Re: AAT Theory

H. M. Hubey (
7 Oct 1995 14:18:44 -0400

chris brochu <> writes:

>2. There was an aquatic lineage within the rhinos (teleoceratids), but
>these have nothing to do with living taxa, who are descended from a long
>line of terrestrial animals. This is an important point, because we have
>direct evidence for furry rhinos in the Pleistocene. Clearly, if the fur
>was lost recently, it had nothing to do with water.

>3. For that matter, some extinct elephants were furry. Ever hear of the
>wooly mammoth?
>The point here is that hair loss may have occurred long after any
>supposed aquatic phase in proboscidean phylogeny.

>4. I think some of the arguments regarding heat loss and mass are
>missing the point. The important measure is *surface to volume ratio*,
>not just mass. Animals with a low surface to volume ratio lose heat more
>slowly than to animals with a high ratio.

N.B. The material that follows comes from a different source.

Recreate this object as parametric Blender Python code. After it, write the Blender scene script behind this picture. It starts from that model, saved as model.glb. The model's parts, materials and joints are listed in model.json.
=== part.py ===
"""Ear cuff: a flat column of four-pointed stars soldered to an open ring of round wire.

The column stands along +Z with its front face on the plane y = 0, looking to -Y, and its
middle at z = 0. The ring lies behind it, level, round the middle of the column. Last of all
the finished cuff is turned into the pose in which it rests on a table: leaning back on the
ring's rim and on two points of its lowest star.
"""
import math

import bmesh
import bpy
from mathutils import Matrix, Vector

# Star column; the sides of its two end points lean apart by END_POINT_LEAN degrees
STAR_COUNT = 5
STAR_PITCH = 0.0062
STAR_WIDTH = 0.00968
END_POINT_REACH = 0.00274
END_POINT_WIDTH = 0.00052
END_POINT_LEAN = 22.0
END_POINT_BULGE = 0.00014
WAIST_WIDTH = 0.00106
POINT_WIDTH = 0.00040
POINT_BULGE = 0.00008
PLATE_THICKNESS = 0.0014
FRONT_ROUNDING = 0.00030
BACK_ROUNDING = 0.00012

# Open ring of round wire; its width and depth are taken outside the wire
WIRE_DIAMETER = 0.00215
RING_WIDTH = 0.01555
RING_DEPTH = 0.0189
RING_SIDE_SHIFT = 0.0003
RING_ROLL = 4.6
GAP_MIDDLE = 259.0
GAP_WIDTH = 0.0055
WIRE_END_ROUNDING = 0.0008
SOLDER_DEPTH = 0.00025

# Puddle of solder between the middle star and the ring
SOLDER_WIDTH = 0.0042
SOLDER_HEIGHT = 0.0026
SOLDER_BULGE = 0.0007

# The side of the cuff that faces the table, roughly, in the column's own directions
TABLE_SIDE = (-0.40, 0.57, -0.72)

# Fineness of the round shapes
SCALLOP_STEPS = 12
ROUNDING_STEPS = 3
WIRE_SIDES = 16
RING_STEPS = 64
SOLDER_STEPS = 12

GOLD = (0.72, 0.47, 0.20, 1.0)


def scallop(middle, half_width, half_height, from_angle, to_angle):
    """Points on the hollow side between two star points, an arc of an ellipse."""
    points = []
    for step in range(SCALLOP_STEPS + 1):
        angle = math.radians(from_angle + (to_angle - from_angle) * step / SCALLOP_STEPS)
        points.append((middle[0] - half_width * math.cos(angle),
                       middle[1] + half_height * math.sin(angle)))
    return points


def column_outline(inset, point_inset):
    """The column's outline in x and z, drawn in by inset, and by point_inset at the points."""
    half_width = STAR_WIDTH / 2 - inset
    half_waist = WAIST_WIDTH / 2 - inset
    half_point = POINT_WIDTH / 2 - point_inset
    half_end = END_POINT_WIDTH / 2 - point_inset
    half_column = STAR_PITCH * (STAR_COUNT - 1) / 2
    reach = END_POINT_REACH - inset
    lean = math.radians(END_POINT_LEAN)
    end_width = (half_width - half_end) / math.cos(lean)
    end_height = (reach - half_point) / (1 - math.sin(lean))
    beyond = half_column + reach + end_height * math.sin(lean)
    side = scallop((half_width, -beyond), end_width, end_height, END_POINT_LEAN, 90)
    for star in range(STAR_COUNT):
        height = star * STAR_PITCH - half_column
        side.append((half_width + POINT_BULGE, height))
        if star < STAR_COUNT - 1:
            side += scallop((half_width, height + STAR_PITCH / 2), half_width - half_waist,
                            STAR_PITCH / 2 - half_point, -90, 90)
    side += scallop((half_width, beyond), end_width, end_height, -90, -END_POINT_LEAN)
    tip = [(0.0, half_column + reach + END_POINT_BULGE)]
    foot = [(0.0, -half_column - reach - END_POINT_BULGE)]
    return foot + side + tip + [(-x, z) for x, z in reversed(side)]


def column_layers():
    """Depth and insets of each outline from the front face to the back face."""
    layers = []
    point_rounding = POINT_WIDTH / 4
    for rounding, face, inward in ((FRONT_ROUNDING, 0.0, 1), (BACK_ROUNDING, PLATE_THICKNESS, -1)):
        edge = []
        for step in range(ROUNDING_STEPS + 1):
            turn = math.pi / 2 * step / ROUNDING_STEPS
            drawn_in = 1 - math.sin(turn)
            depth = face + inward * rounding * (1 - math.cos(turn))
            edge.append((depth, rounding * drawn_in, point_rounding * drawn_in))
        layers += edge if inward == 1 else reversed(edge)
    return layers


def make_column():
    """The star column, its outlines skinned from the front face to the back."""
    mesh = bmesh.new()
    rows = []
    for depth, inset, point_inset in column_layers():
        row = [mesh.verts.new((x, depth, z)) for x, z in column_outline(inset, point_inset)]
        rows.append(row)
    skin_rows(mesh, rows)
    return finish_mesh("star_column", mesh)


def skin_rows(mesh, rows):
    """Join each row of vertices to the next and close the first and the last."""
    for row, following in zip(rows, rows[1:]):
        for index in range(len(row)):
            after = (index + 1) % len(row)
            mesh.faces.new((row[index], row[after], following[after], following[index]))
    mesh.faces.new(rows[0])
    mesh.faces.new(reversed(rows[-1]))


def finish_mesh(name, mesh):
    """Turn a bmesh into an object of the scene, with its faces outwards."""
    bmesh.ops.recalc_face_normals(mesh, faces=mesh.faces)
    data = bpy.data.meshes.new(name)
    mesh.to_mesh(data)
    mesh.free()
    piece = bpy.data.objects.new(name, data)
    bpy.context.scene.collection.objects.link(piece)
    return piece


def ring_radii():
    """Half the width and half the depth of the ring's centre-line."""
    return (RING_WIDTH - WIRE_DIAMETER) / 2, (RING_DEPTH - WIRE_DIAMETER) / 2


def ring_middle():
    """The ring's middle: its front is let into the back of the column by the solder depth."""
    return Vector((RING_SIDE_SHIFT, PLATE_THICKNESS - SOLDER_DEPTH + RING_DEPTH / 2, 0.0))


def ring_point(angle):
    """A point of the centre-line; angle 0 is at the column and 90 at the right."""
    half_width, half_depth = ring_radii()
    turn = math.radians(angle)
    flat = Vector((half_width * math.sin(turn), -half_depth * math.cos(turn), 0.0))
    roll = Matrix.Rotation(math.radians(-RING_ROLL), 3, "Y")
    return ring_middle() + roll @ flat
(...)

The point is that the SST tries to take advantage of arguments like

It makes sense for humans to be at the extreme end of the
heat conduction spectrum; that is, our conductance must be maximum
for our size, and that requires that we be naked. If we want to
decrease the conductance we can just cover up with clothes. But
the conductance must be large enough to get rid of the heat
build-up during hot weather. But this doesn't explain the loss of
body fur during a hot-dry climate. It would be very cold at night.

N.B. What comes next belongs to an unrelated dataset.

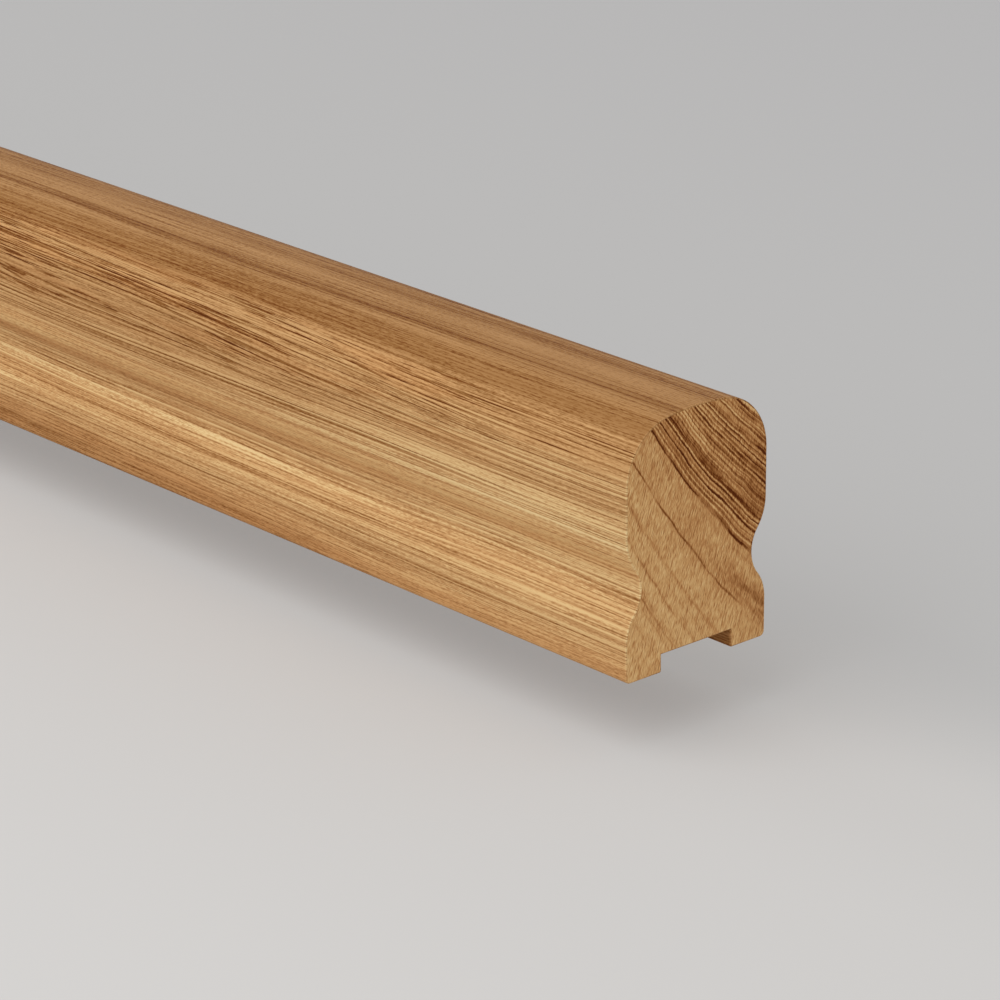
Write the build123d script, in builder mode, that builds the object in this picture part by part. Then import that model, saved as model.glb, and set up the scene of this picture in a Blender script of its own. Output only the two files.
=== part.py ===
"""Moulded wooden top rail for a staircase balustrade, machined from one straight length of hardwood.

Frame, in millimetres: X runs along the rail, Y across it and Z up. The origin is at the middle
of the length, on the centre line, level with the two flat feet under the rail.
"""

import os
from math import atan2, degrees, sqrt

from build123d import *

# Overall size
length = 1200.0
width = 50.0
height = 70.5

# Half section, from the foot up: foot swell, hand grip cove, body swell, flat side, shoulder, crown
waist_width = 40.0
waist_height = 25.0
foot_radius = 12.0
cove_radius = 10.0
body_radius = 14.0
shoulder_radius = 17.0
crown_radius = 80.0

# Groove along the underside, which takes the baluster tops
groove_width = 25.0
groove_depth = 5.0

# Eased edges
foot_edge_radius = 1.5
groove_edge_radius = 0.5
end_arris = 0.35

# Arc centres as (across, up), each tangent to its neighbours
cove_depth = (width - waist_width) / 2
foot_rise = sqrt(2 * cove_depth * (foot_radius + cove_radius) - cove_depth**2)
body_rise = sqrt(2 * cove_depth * (cove_radius + body_radius) - cove_depth**2)
crown_y = height - crown_radius
shoulder_x = width / 2 - shoulder_radius
shoulder_y = crown_y + sqrt((crown_radius - shoulder_radius) ** 2 - shoulder_x**2)
foot_centre = (width / 2 - foot_radius, waist_height - foot_rise)
cove_centre = (waist_width / 2 + cove_radius, waist_height)
body_centre = (width / 2 - body_radius, waist_height + body_rise)
shoulder_centre = (shoulder_x, shoulder_y)
crown_centre = (0.0, crown_y)


def bearing(start, end):
    """Direction in degrees from one centre towards another."""
    return degrees(atan2(end[1] - start[1], end[0] - start[0]))


foot_sweep = bearing(foot_centre, cove_centre)
cove_start = bearing(cove_centre, foot_centre) % 360
cove_end = bearing(cove_centre, body_centre) % 360
body_start = bearing(body_centre, cove_centre)
shoulder_sweep = bearing(crown_centre, shoulder_centre)

os.makedirs("parts", exist_ok=True)

with BuildPart() as top_rail:
    # The moulded outline, one half drawn from the foot to the crown and then mirrored
    with BuildSketch(Plane.YZ) as moulding:
        with BuildLine() as outline:
            Line((0, 0), (width / 2, 0))
            Line((width / 2, 0), (width / 2, foot_centre[1]))
            CenterArc(foot_centre, foot_radius, 0, foot_sweep)
            CenterArc(cove_centre, cove_radius, cove_end, cove_start - cove_end)
            CenterArc(body_centre, body_radius, body_start, -body_start)
            Line((width / 2, body_centre[1]), (width / 2, shoulder_centre[1]))
            CenterArc(shoulder_centre, shoulder_radius, 0, shoulder_sweep)
            CenterArc(crown_centre, crown_radius, shoulder_sweep, 90 - shoulder_sweep)
            mirror(about=Plane.YZ)
        make_face()
    extrude(amount=length / 2, both=True)

    # Groove for the baluster tops, run along the whole underside
    with BuildSketch(Plane.YZ) as groove:
        Rectangle(groove_width, 2 * groove_depth)
    extrude(amount=length / 2, both=True, mode=Mode.SUBTRACT)

    # Long lower edges of the feet eased for handling, outside and at the groove's mouth
    foot_edges = top_rail.edges().filter_by(Axis.X).group_by(Axis.Z)[0].sort_by(Axis.Y)
    fillet([foot_edges[0], foot_edges[-1]], radius=foot_edge_radius)
    mouth_edges = top_rail.edges().filter_by(Axis.X).group_by(Axis.Z)[0].sort_by(Axis.Y)[1:3]
    fillet(mouth_edges, radius=groove_edge_radius)

    # Sharp arris taken off round both sawn ends
    sawn_ends = top_rail.faces().sort_by(Axis.X)
    chamfer(sawn_ends[0].edges() + sawn_ends[-1].edges(), length=end_arris)

top_rail.part.label = "top_rail"
export_step(top_rail.part, "parts/top_rail.step")
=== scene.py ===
"""A moulded wooden stair rail, dressed round its packed construction model. All sizes are in metres."""
import math

import bmesh
import bpy
from mathutils import Matrix, Vector


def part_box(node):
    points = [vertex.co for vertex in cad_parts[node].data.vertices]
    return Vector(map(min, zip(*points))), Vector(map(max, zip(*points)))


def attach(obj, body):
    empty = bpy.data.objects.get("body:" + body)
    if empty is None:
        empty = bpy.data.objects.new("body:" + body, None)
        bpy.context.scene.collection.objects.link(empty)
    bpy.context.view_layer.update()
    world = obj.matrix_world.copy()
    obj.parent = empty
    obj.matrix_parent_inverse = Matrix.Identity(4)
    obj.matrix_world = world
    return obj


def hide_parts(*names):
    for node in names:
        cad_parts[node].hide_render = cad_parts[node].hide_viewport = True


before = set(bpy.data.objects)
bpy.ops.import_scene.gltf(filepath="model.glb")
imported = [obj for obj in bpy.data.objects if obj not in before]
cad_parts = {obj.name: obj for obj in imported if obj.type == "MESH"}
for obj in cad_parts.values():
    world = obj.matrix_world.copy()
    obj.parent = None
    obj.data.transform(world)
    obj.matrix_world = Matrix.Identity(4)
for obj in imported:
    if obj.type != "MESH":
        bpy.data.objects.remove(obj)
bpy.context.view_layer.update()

MM = 0.001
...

The argument above is sort of borrowed from the arguments for the
rhino and elephant. It goes like this: the large animals like
elephant and rhino have to be naked to be able to expel as much
heat as possible since because they are so large, their mass scales
up faster than their surface area (skin) and thus they'd build
up more heat and couldn't expel it quickly enough with fur.
This is also used to explain the reasons as to why these animals
take to the water when it is hot; i.e. to expel heat better.

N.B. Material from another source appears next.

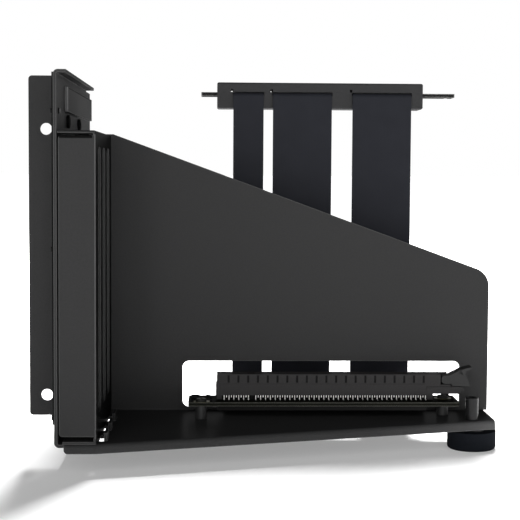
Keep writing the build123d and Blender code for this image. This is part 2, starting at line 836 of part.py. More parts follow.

But the argument is not causal. If being large was going to cause
the animals to die of heat-stroke, then how did they get bigger?
They should have stayed small, instead of getting bigger and then
losing their fur to expel heat. Better yet, if it's still so hot
that they still need to go into the water to expel their excess
heat, then maybe they were doing this all along, and that
pretty much says that we could claim that they did have an
aquatic life style.

But now, this still doesn't explain why a furry little animal
about the size of a chimp lost its fur. Heat expulsion can't
be a factor at this size. If the temperature of the earth was
so hot that even animals of this size had to lose their fur,
then larger animals should have died out. So even if the idea
of losing fur is connected with heat expulsion, then it still
brings up the idea of an aquatic environment to further take
advantage of this process. It's hard to avoid.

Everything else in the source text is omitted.